Теология может быть интеллектуально усовершенствована и оставаться эффективным пасторским средством. Как бы кто-то ни оценивал его теологическую антропологию, Рахнер был крепким пасторским теологом. Сходным образом теология Балтазара независима в ее философском наполнении и при этом обращается к христианской жизни на уровне прихожан и отдельного человека. Подтверждение тому —многие его популярные работы. Мало кто решится то же сказать о радикальной ортодоксии. Основной фокус внимания группы обращен на то, как теология может позиционировать другие дискурсы, а не на то, как Христос может изменить вашу и мою жизнь. Впрочем, критика эта, возможно, излишне резкая.

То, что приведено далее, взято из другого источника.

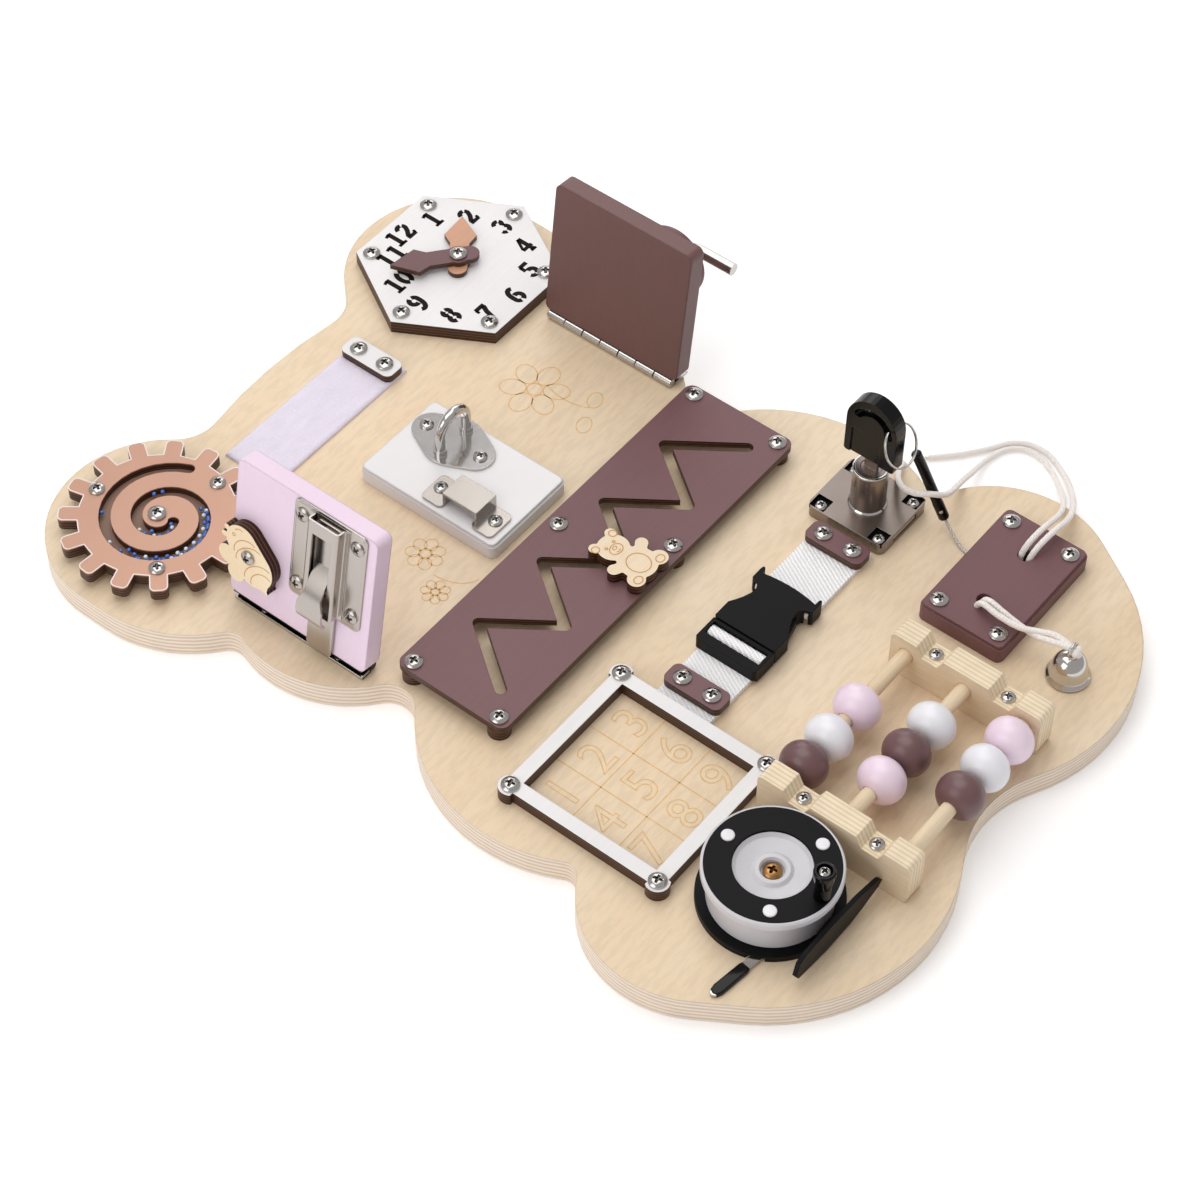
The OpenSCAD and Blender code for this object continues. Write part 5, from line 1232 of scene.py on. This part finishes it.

Следует признать, что христианство терпимо относится, даже поощряет различные интерпретации его центрального посыла и позволяет этому посылу пользоваться различными носителями. Кроме того, в конце концов радикальная ортодоксия предлагает себя как проводника христианской социальной практики. Отчасти заявка обоснована отказом от идеи абсолютной верховной власти, которая выступала бы в роли арбитра в морально-религиозных диспутах, отчасти — дискуссией с Хайдегге-ром, Левинасом, Дерридой и Марионом — наиболее крупными философами, занимающимися проблемой дара.
* * *
Каждый, кто читал «Исповедь» (ок. 400), знает, что Блаженный Августин увлекался
манихейством, религиозной философией, утверждавшей изначальную порочность материи, и боролся с ней впоследствии, уже после того, как принял христианство. Менее известно,
что святой отдал немало времени и энергии борьбе с донатизмом, влиятельным соперником
католической церкви в IV в. на территории Северной Африки. Церковь была названа по имени
Доната, епископа-схизматика Карфагена. Харизматики и пуристы, донатисты настаивали на том,
что таинства действенны только при условии, что на священнослужителя нисходит Святой Дух. Они сопротивлялись любым попыткам наладить мирное сосуществование христианства и Римской империи, а некоторые активно искали дара смерти, обрекая себя на мученичество. Милбэнка можно представить Блаженным Августином постмодерна, пытающимся противостоять новым донатис-там, на этот раз в лице философов дара, le don. При всех их противоречиях и Хайдеггер, и Левинас, и Деррида, и Марион рассматривают дар в терминах асимметрии. Хайдеггер видит дар в бытии, а Левинас предлагает этику, основанную на способности давать, не требуя ничего взамен. Может ли дар быть дарован? Таков вопрос, поставленный Дерридой в его Given Time 7(1991), и поскольку он также занимает Мариона и Милбэнка, нам стоит над ним поразмышлять. На первый взгляд ответом будет «нет». Если я вручаю вам подарок и вы делаете то же в ответ, реального пожертвования не происходит: мы лишь обменяемся подарками. Стоит мне что-то от вас получить (ответный подарок или улыбку), и всякое дарение аннулируется. Даже нахмуренные брови лишают статуса дара то, что я вам даю, поскольку в итоге я получаю возможность чувствовать свое превосходство над тем, кто проявляет подобную невоспитанность. И все же, как отмечает Деррида, проблема дара не может быть решена в результате прямого обращения к асимметрии. Даже когда у меня всего лишь возникает намерение дать вам что-то, я вступаю с вами в отношения
обмена. Дар дискредитируется самим фактом того, что он как таковой идентифицируется в моем сознании. Чтобы дар был дарован, всякие расчеты и всякие намерения в отношении его должны быть отброшены обеими сторонами. Так, чтобы мы и не знали, был ли дар вручен или получен. Если такая вещь, как дар, существует, ее нельзя обсуждать языком философии, к которой, естественно, относится и феноменология.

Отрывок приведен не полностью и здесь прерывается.